Our relationships succeed or fail based on how we handle our differences.

My Captor and I are currently waging an A/C ‘struggle’, with the thermostats being re-set in our house hundreds of times a day.

The struggle is over only about 2-4 degrees, but I guess that’s what the Korean War was about, so maybe it’s bigger than I think.

My Captor likes it a bit cooler than I do, and of late the difference has been narrowed to a single degree; next we head to arbitration.

We’ve each behaved stealthily, and no harsh words have been exchanged, which has been our multi-decade approach to conflict resolution.

My shtick is feigning indifference to the heat. When anyone says “Man, its hot”, I reply “We live near the equator, what do you expect?” or “Supposed to be – maybe you’re just a bit of a sweater”.  Adding, “And who are you calling man?”

While I ride in the car with my window open if the temp is below 103, My Captor is always fiddling with the A/C controls and vents trying to get ‘cold air out of a turnip’  – I also utilize colorful colloquialisms in the struggle.

As an aside, I’m noticing many of our generation’s colloquialisms are expiring; I used “Six of one, half dozen of the other” and it confused my son. Or maybe it’s just his fear of math.  And he totally didn’t understand “That’s harder than giving a dog a hickey”.

My Captor’s shtick – a very effective one I might add – is “Are you trying to kill me? I can’t bake when its this hot.”

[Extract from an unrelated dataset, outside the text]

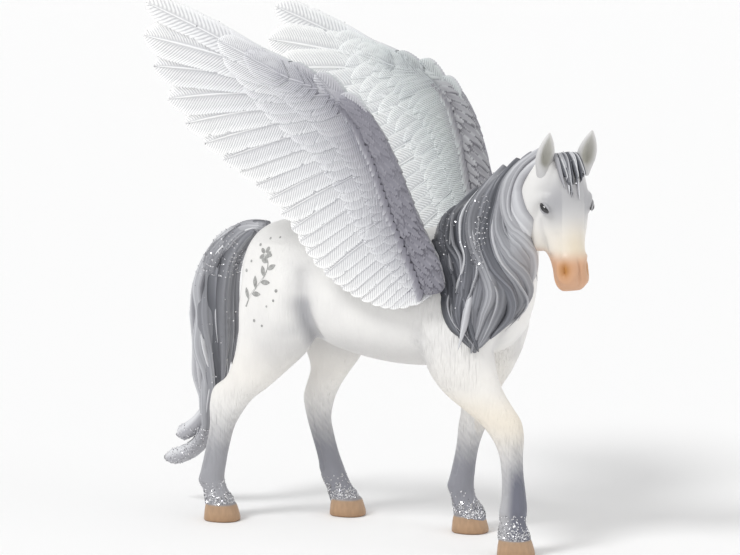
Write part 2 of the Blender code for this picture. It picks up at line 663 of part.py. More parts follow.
def make_arm(wing, collection):
    """The thick leading edge of the wing, from the shoulder to the last joint."""
    points = [(wing.at(x, z), size) for x, z, size in smooth_rows(ARM, 3)]
    rings = []
    last = len(points) - 1
    for i, (point, size) in enumerate(points):
        tangent = (points[min(i + 1, last)][0] - points[max(i - 1, 0)][0]).normalized()
        across = tangent.cross(wing.outward)
        radius = size * ARM_DIAMETER / 2
        rings.append(oval(point, wing.outward * radius, across * radius * ARM_FLATNESS, points=16))
    first, final = rings[0], rings[-1]
    for ring, ends in ((first, 0), (final, last)):
        middle = points[ends][0]
        for i, point in enumerate(ring):
            ring[i] = middle + (point - middle) * 0.7
    return skin_rings("arm", rings, collection)


def make_feather(name, wing, base, tip, width, thickness, collection, sag=0.03):
    """A flat feather with a round tip, its rear edge raised over the feather behind it."""
    root, end = Vector(base), Vector(tip)
    run = end - root
    side = Vector((-run.y, run.x)).normalized()
    bend = root + run * 0.5 + side * -run.length * sag
    rounding = min(0.8 * width / run.length, 0.5)
    shares = [k / 6 * (1 - rounding) for k in range(6)]
    shares += [1 - rounding * math.cos(k * math.pi / 12) for k in range(7)]
    rings = []
    for share in shares:
        middle = root * (1 - share) ** 2 + bend * 2 * share * (1 - share) + end * share * share
        tip = max((share - 1) / rounding + 1, 0.0)
        spread = width / 2 * (0.7 + 0.3 * min(share / 0.5, 1.0))
        spread *= max(math.sqrt(max(1 - tip * tip, 0)), 0.08)
        half = thickness * FEATHER_THICKNESS / 2 * (1 - 0.35 * share)
        ring = []
        for i in range(14):
            angle = 2 * math.pi * i / 14
            c, s = math.cos(angle), math.sin(angle)
            v = math.copysign(abs(c) ** 0.75, c)
            lift = math.copysign(abs(s) ** 0.75, s) * half * (1 - 0.25 * abs(v))
            spot = middle + side * v * spread
            ring.append(wing.at(spot.x, spot.y, lift + FEATHER_TILT * v))
        rings.append(ring)
    return skin_rings(name, rings, collection)


def make_plug(name, side, diameter, depth, collection):
    """A round peg from the foot of the wing into the shoulder."""
    inner, outer = SHOULDER_FACE - depth, WING_STAND_OFF + ARM_DIAMETER / 4
    middle = place(PLUG_PLACE[0], 0, PLUG_PLACE[1])
    across, up = Vector((diameter / 2, 0, 0)), Vector((0, 0, diameter / 2))
    rings = [oval(middle + Vector((0, side * y, 0)), across, up, points=32) for y in (inner, outer)]
    return skin_rings(name, rings, collection)


def make_wing(name, side, collection):
    wing = WingSide(side)
    parts = [make_arm(wing, collection)]
    tips = smooth_rows(FLIGHT_TIPS, 8)
    for reach, thick, crowd in FEATHER_ROWS:
        count = round(len(FLIGHT_TIPS) * crowd)
        for k in range(count):
            order = k / (count - 1)
            share = order * (1 + BUNCHING * (1 - order))
            foot = Vector(arm_at(1 - 0.97 * share)[:2])
            tip = foot.lerp(Vector(tips[round(share * (len(tips) - 1))]), reach)
            room = (1 + BUNCHING * (1 - 2 * order)) / (1 + BUNCHING)
            width = (12 - (3.6 if k == 0 else 0)) * room / crowd ** 0.6
            parts.append(make_feather("feather", wing, foot, tip, width, thick, collection))
    for bx, bz, tx, tz in EDGE_FEATHERS:
        parts.append(make_feather("feather", wing, (bx, bz), (tx, tz), 5.5, 1.8, collection))
    parts.append(make_plug("plug", side, PLUG_DIAMETER, PLUG_DEPTH, collection))
    middle = SHOULDER_FACE + SHOULDER_GAP + BOSS_DEPTH
    parts.append(make_boss("boss", side, middle, BOSS_DEPTH, WING_BOSS_DIAMETER / 2, collection))
    feathers = joined(name, parts, collection)
    fuse(feathers, WING_VOXEL, 1)
    thin_out(feathers, WING_TRIANGLES)
    paint(feathers, name + "_paint", (0.8, 0.8, 0.84), 0.5)
    return feathers


def make_flesh(head, collection):
    parts = [make_trunk(collection), make_head(head, collection)]
    for side in (1, -1):
        parts += [make_head_mound(head, mound, side, collection) for mound in (CHEEK, BROW, NOSTRIL_FLARE)]
    parts += [make_leg("leg", stations, collection) for stations in LEGS]
    half = SHOULDER_FACE / 2
    parts += [make_boss("shoulder", side, half, half, BOSS_DIAMETER / 2, collection) for side in (1, -1)]
    flesh = joined("flesh", parts, collection)
    fuse(flesh, FLESH_VOXEL, 8)
    return apply_modifiers(flesh)


def make_body(collection, tools):
    head = HeadFrame()
    parts = [make_flesh(head, collection)]
    parts += [make_hoof("hoof", spot, collection) for spot in SOLES]
    parts += [make_ear("ear", head, side, collection) for side in (1, -1)]
    parts += make_mane(parts[0], collection)
    parts += make_forelock(head, collection)
    parts += make_tail(collection)
    parts += [make_eye(head, side, collection) for side in (1, -1)]
    body = joined("body", parts, collection)
    fuse(body, BODY_VOXEL, 2)
    thin_out(body, BODY_TRIANGLES)
    ground = make_ground(tools)
    cut(body, "flat_soles", ground)
    bore, depth = PLUG_DIAMETER + 2 * PLUG_CLEARANCE, PLUG_DEPTH + PLUG_CLEARANCE
    for side, name in ((-1, "socket_right"), (1, "socket_left")):
        cut(body, name, make_plug(name, side, bore, depth, tools))
    for side, name in ((1, "nostril_right"), (-1, "nostril_left")):
        cut(body, name, make_nostril(name, head, side, tools))
    paint(body, "painted_plastic", (0.93, 0.92, 0.9), 0.45)
    return body


def make_ground(tools):
    """A block below the ground that cuts the soles flat."""
    bm = bmesh.new()
    bmesh.ops.create_cube(bm, size=1.0)
    bmesh.ops.scale(bm, vec=(3 * BODY_LENGTH, 3 * BODY_LENGTH, WITHERS_HEIGHT), verts=bm.verts)
    bmesh.ops.translate(bm, vec=(0, 0, -WITHERS_HEIGHT / 2), verts=bm.verts)
    mesh = bpy.data.meshes.new("ground")
    bm.to_mesh(mesh)
    bm.free()
    return add_object("ground", mesh, tools)


def main():
    clear_scene()
    figurine = bpy.data.collections.new("winged_horse_figurine")
    tools = bpy.data.collections.new("cutters")
    for collection in (figurine, tools):
        bpy.context.scene.collection.children.link(collection)
    make_body(figurine, tools)
    make_wing("wing_right", -1, figurine)
    make_wing("wing_left", 1, figurine)


main()
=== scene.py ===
"""How the winged horse figurine looks: its painted skin, hair and feathers, with the camera and the lights.

The shapes follow the same numbers as the part's source, in the same frame, and add the finer carving.
"""

import math
import random

import bmesh
import bpy
import numpy as np
from mathutils import Matrix, Vector
from mathutils.bvhtree import BVHTree


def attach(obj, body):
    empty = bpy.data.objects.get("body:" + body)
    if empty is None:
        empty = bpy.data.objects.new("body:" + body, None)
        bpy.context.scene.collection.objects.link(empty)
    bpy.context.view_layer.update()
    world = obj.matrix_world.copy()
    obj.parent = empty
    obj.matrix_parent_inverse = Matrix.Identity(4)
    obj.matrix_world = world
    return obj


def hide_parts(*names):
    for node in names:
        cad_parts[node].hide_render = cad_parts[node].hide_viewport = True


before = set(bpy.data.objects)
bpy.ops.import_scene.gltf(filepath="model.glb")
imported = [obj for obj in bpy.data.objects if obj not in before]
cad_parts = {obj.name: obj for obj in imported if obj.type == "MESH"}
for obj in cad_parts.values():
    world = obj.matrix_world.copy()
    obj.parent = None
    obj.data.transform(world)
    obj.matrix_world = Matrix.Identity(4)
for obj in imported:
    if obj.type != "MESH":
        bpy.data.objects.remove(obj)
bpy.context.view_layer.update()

MM = 0.001

# Driving dimensions, in metres
BODY_LENGTH = 0.082  # point of buttock to point of shoulder
WITHERS_HEIGHT = 0.085
TRUNK_WIDTH = 0.028
LEG_WIDTH = 0.0058  # across a hind cannon
HOOF_LENGTH = 0.0098  # heel to toe, on the ground
HOOF_WIDTH = 0.0088
HOOF_HEIGHT = 0.0048
HEAD_LENGTH = 0.036  # poll to lips
HEAD_WIDTH = 0.0144  # across the brows
EAR_LENGTH = 0.0104
EAR_WIDTH = 0.0054
EYE_LENGTH = 0.0036
HAIR_THICKNESS = 0.0030  # of a lock in the mane or tail
WING_STAND_OFF = 0.0176  # mid-plane to the middle of the wing, at the wing's foot
WING_FLARE = 0.22  # how far the wing leans out for each unit of height
WING_SPREAD = 0.05  # how far it spreads out for each unit of length behind the plug
FEATHER_THICKNESS = 0.0017
FEATHER_TILT = 0.00035  # how far its rear edge is raised
ARM_DIAMETER = 0.0060  # of the wing's leading edge at its root, through the wing
ARM_FLATNESS = 1.3  # how much wider it is in the plane of the wing
PLUG_DIAMETER = 0.008
PLUG_DEPTH = 0.004  # how far the plug goes into the shoulder
SHOULDER_FACE = 0.0132  # mid-plane to the skin of the shoulder at the plug
BOSS_DIAMETER = 0.018  # of the swelling round the plug, on the shoulder
WING_BOSS_DIAMETER = 0.015  # and on the wing
BOSS_DEPTH = 0.0033  # half the thickness of the swelling on the wing

# The stations below were drawn in millimetres, on a figurine with these sizes in millimetres
DRAWN_LENGTH, DRAWN_WITHERS, DRAWN_WIDTH, DRAWN_LEG = 82, 85, 28, 5.8
LONG = BODY_LENGTH / DRAWN_LENGTH / MM
TALL = WITHERS_HEIGHT / DRAWN_WITHERS / MM
WIDE = TRUNK_WIDTH / DRAWN_WIDTH / MM
STOUT = LEG_WIDTH / DRAWN_LEG / MM

FORWARD_SHIFT = -2.0  # millimetres that bring the middle of the figurine over the origin
POLL = (63.4, -4.3, 107.6)
HEAD_TURN = math.radians(-34)  # to the horse's right
FACE_SLOPE = math.radians(80)  # of the line of the nose, below the horizontal
PLUG_PLACE = (24.0, 74.0)
WING_FOOT = 65.0  # the height where the wing stands off the mid-plane by its stand-off
LEFT_WING_SWING = math.radians(5.5)  # how much further back the left wing is turned about its plug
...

A/C control can be a surrogate for a lot of issues.

And couples have varying styles of difference resolution. We’ve all known couples who:

Fight/bicker their way to happiness. Not always comfortable to be around; when we go out to dinner with the ‘Snipersons’ we request separate – but nearby – tables so we don’t have to listen.

Survive through business travel, limiting together time. You can spot these couples on the beach, seated 30 feet apart.

Have ‘physical contact’ relationships – you know, the hand holding, PDA, pet nickname types. Actually, at this point in our lives we don’t know anyone like that. Back in the day, these were ‘physical extortion’ relationships, evidenced by that ‘bitchin’ new mini-van’ in the driveway.

Survive through economics: Staying together because they can’t afford to live apart.

Kids today (shakes fist angrily!) live in fear of ‘microaggressions’, those little irritants of daily life that we used to ignore, that now mean retreating to a ‘safe space’, where one does not have to feel afraid.

Examples include being looked in the eye, IDed at a club, having a door opened for you – all those things that aren’t quite civil rights violations, but can be truly terrifying.

In our day, the only safe space we needed was a bar.

But I believe My Captor is waging her own microaggression campaign to distract me from the thermostats.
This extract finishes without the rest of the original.